The mutual animosity of China and Pakistan towards India has welded the ‘Iron Brothers’ together since the early 1960s. India’s strategic calculus had always factored the China-Pakistan collusion, so there was nothing new there until the CPEC project was unveiled.
But it is no longer just Pakistan. Over the last decade or so, China has steadily made new inroads – in Bangladesh, Maldives, Myanmar, Nepal, Sri Lanka, and even Afghanistan. Even before these countries started being enticed, enrolled, and entrapped, by the Chinese throwing dollops of money on unsustainable and unviable white elephant projects, better known as debt-trap diplomacy, they were being courted through soft diplomacy and military support. The Chinese supplied weapons to Sri Lanka during the civil war and even gave it diplomatic backing in international forums. Bangladesh entered into a submarine deal with the Chinese and when that raised eyebrows in India, the Bangladeshi officials explained it away as ‘toys for the boys’ – something that will keep the armed forces in good humour. China also reached out and supported the military dictatorship in Myanmar when it was ostracised by the West and treated as a pariah nation. In Nepal, the Chinese provided military assistance at the time of the Maoist insurgency, and over the years have inserted themselves into the politics of the country. It is the same story in other countries around India’s periphery.
In recent months, with a huge pushback building up against China’s aggression in many fronts and territorial expansionism, China’s efforts to stitch up the smaller countries into its these efforts have gathered pace and urgency. The Chinese have been openly interfering in Nepal’s political process to ensure that the govt of their favoured candidate KP Sharma Oli doesn’t collapse. In addition, they have started pumping in money into projects that Nepal will never be able to repay. Bangladesh has been offered a very attractive trade deal that will make it very dependent on the Chinese market and make it impossible to join any anti-China grouping. In addition, the Chinese are believed to have encouraged Imran Khan to reach out to Bangladesh and move towards normalisation of ties, something that will add to India’s discomfort if Bangladesh once again becomes a launching pad for anti-India activity. In Sri Lanka, the new government has once again opened the doors for China which is promising all kinds of economic goodies to ease things for the Island nation. With Afghanistan, a renewed effort is being made at multiple levels to gain a greater role during and after the ‘peace process’. Staring as it is at an imminent US abandonment, Afghanistan is in a bind and could be looking at China as a possible option to ensure that the Pakistanis keep the Taliban under control. Cut to the chase, China has moved fast and purposefully to replace India as the dominant power in South Asia.
For India, this is a very serious challenge. If China succeeds in its gambit, it will effectively put a strategic millstone around India’s neck and constrict her strategic space. Until now, China had only Pakistan to keep India tied down. Now it will have virtually every neighbour of India snap at her heel. Worse, unlike the original Quad which still is in an incipient state and there is as yet no clarity on its structure, framework and operational modalities, the Quad+ that the Chinese are trying to forge could be operationalised lot sooner than anyone can imagine.

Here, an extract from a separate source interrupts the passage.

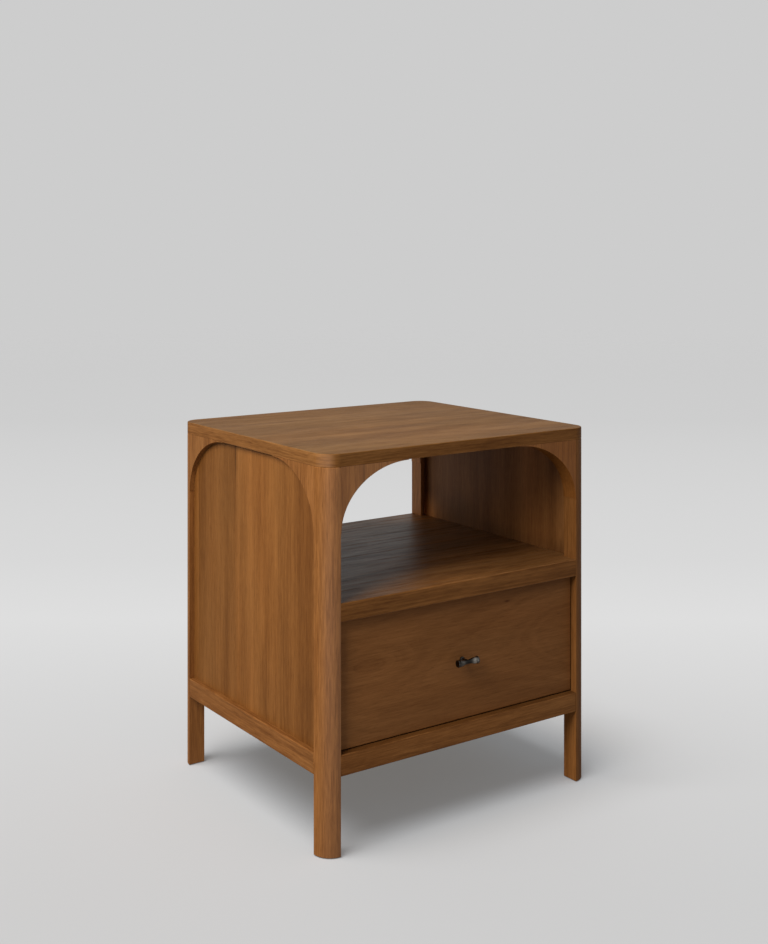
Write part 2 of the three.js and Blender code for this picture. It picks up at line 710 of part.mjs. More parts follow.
// ------------------------------------------------------------------ assembly
addTopPanel();
for (const [sideName, side] of SIDES)
  for (const [endName, end] of ENDS) addPost(sideName, side, endName, end);
for (const [sideName, side] of SIDES) addBrackets(sideName, side);
for (const [sideName, side] of SIDES) {
  addSidePanel(sideName, side);
  addSideRail(sideName, side);
}
addCrossRails();
addDustPanel();
addShelf();
addBackPanel();

for (const [sideName, side] of SIDES) {
  addBatten(sideName, side);
  addOuterSlide(sideName, side);
  place(slides, `slide_middle_${sideName}`, slideBar(side, MIDDLE_SECTION), MAT.steel);
  addCage(`cage_outer_${sideName}`, side, OUTER_CAGE);
  addCage(`cage_inner_${sideName}`, side, INNER_CAGE);
  addInnerSlide(sideName, side);
  addDrawerSide(sideName, side);
}

addDrawerFront();
addBoxEnds();
addDrawerBottom();
for (const [sideName, side] of SIDES) addFrontScrew(sideName, side);
addPullBar();
addPullStem();
addPullScrew();

export default cabinet;
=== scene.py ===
"""Bedside cabinet: fine surfaces, materials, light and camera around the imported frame.

Metres, +Z up, the front faces -Y. Every board is re-cut from its CAD solid with
rounded arrises, the turned and pressed metal is rebuilt at full detail, and all
finishes are procedural.
"""

import json
import math

import bmesh
import bpy
from mathutils import Matrix, Vector
from mathutils.bvhtree import BVHTree

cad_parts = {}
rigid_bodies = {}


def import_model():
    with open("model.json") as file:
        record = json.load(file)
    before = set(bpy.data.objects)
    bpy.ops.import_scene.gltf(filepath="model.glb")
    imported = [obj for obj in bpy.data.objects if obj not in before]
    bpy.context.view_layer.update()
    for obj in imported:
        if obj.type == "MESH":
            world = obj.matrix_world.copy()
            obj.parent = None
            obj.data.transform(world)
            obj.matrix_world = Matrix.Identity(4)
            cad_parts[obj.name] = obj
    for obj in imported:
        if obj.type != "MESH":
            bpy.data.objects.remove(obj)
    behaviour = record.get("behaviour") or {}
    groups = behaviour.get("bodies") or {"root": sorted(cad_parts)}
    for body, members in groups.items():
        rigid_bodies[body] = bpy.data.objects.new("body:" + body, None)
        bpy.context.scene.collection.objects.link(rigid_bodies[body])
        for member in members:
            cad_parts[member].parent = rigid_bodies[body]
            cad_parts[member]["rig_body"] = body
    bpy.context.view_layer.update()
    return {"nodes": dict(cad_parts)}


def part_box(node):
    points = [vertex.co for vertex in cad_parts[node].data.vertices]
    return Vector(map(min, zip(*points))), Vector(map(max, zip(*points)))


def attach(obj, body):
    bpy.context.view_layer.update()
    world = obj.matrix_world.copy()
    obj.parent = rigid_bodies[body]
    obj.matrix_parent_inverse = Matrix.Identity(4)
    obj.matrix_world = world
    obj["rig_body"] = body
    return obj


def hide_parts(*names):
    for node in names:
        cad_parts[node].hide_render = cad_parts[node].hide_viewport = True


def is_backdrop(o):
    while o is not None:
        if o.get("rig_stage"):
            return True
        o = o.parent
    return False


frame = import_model()
NODES = frame["nodes"]
MM = 0.001
scene = bpy.context.scene


# --------------------------------------------------------------- node graphs
class Graph:
    """Short calls for building a node tree."""

    def __init__(self, tree):
        self.tree = tree
        self.count = 0

    def node(self, kind, **props):
        n = self.tree.nodes.new(kind)
        n.location = (190 * (self.count % 12), -230 * (self.count // 12))
        self.count += 1
        for key, value in props.items():
            setattr(n, key, value)
        return n

    def put(self, socket, value):
        if value is None:
            return
        if isinstance(value, bpy.types.NodeSocket):
            self.tree.links.new(value, socket)
        else:
            socket.default_value = value

    def math(self, op, a, b=None, c=None, clamp=False):
        n = self.node("ShaderNodeMath", operation=op, use_clamp=clamp)
        for socket, value in zip(n.inputs, (a, b, c)):
            self.put(socket, value)
        return n.outputs[0]

    def add(self, *terms):
        total = terms[0]
        for t in terms[1:]:
            total = self.math("ADD", total, t)
        return total

    def mul(self, a, b):
        return self.math("MULTIPLY", a, b)

    def split(self, vector):
        n = self.node("ShaderNodeSeparateXYZ")
        self.put(n.inputs[0], vector)
        return n.outputs[0], n.outputs[1], n.outputs[2]

    def vec(self, x, y, z):
        n = self.node("ShaderNodeCombineXYZ")
        for socket, value in zip(n.inputs, (x, y, z)):
            self.put(socket, value)
        return n.outputs[0]

    def scaled(self, x, y, z, kx, ky, kz, seed=None, sx=0.0):
        """A lookup point (x*kx, y*ky, z*kz), moved along x by the seed."""
        px = self.mul(x, kx)
        if seed is not None:
            px = self.math("MULTIPLY_ADD", seed, 3.7 + sx, px)
        return self.vec(px, self.mul(y, ky), self.mul(z, kz))

    def noise(self, vector, scale=1.0, detail=2.0, rough=0.5, w=None, distort=0.0):
        n = self.node("ShaderNodeTexNoise")
        n.noise_dimensions = (
            "1D" if vector is None else ("4D" if w is not None else "3D")
        )
        if vector is not None:
            self.put(n.inputs["Vector"], vector)
        if w is not None:
            self.put(n.inputs["W"], w)
        self.put(n.inputs["Scale"], scale)
        self.put(n.inputs["Detail"], detail)
        self.put(n.inputs["Roughness"], rough)
        self.put(n.inputs["Distortion"], distort)
        return n.outputs[0]

    def remap(self, value, a0, a1, b0, b1, clamp=True, smooth=False):
        n = self.node("ShaderNodeMapRange", clamp=clamp)
        if smooth:
            n.interpolation_type = "SMOOTHSTEP"
        for socket, v in zip(n.inputs, (value, a0, a1, b0, b1)):
            self.put(socket, v)
        return n.outputs[0]

    def signed(self, value, spread=0.22):
        return self.remap(value, 0.5 - spread, 0.5 + spread, -1.0, 1.0, clamp=False)

    def ramp(self, fac, stops, mode="LINEAR"):
        n = self.node("ShaderNodeValToRGB")
        self.put(n.inputs[0], fac)
        n.color_ramp.interpolation = mode
        e = n.color_ramp.elements
        while len(e) < len(stops):
            e.new(0.5)
        for element, (at, colour) in zip(e, stops):
            element.position = at
            element.color = (*colour, 1) if len(colour) == 3 else colour
        return n.outputs[0]

    def mix(self, fac, a, b, blend="MIX"):
        n = self.node("ShaderNodeMix", data_type="RGBA", blend_type=blend)
        self.put(n.inputs[0], fac)
        self.put(n.inputs[6], a)
        self.put(n.inputs[7], b)
        return n.outputs[2]

    def grey(self, value):
        n = self.node("ShaderNodeCombineColor")
        for socket in n.inputs:
            self.put(socket, value)
        return n.outputs[0]

    def bump(self, height, distance, strength=1.0, normal=None):
        n = self.node("ShaderNodeBump")
        n.inputs["Strength"].default_value = strength
        n.inputs["Distance"].default_value = distance
        self.put(n.inputs["Height"], height)
        if normal is not None:
            self.put(n.inputs["Normal"], normal)
        return n.outputs[0]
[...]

If China succeeds in its gambit, it will effectively put a strategic millstone around India’s neck and constrict her strategic space. Until now, China had only Pakistan to keep India tied down. Now it will have virtually every neighbour of India snap at her heel
India must bear some of the blame for the deterioration in her strategic environment. Despite all the advantages and influence India’s has in her backyard, the one cardinal mistake she has made is of taking her eye of the ball. In country after country India has scored self-goals. After getting favourable outcomes in these countries, India has frittered away the advantage, almost as if she lost interest, or as if she believed that things had settled for good and will remain like that for all times to come. This is not the way aspiring powers deal with critical interests, even less so because India’s enemies and adversaries are always looking to step into any breach they notice. For instance, many Pakistani analysts believe that the current India-China stand-off will encourage and embolden India’s South Asian neighbours to look towards China as a counterbalance to India. It is, therefore, an imperative that India not just stay engaged, but also stay embedded and invested in the power structure of these countries in order to play a pivotal role in the power dynamics and retain her influence.
With the Chinese now stepping in, India’s task has become infinitely more complicated and difficult. There is no way India can match China in terms of spending power to win these countries over. To even attempt that would be to play on China’s turf. What India therefore needs to do is think differently, using her considerable leverages imaginatively to play on a pitch of her choosing, and if required take a leaf out of Shiv Sena’s book and dig up the pitch that has been prepared by an alien power. India must also take the lead to give shape to the original Quad. The emergence of this grouping will demonstrate to the neighbours that India means business and there will be political consequences for following the Chinese lead. Unless India can shed its inexplicable reluctance and put together a viable and potent alternative to China’s neo-colonial model of diplomacy, it will be difficult to defeat the mandarin marauders.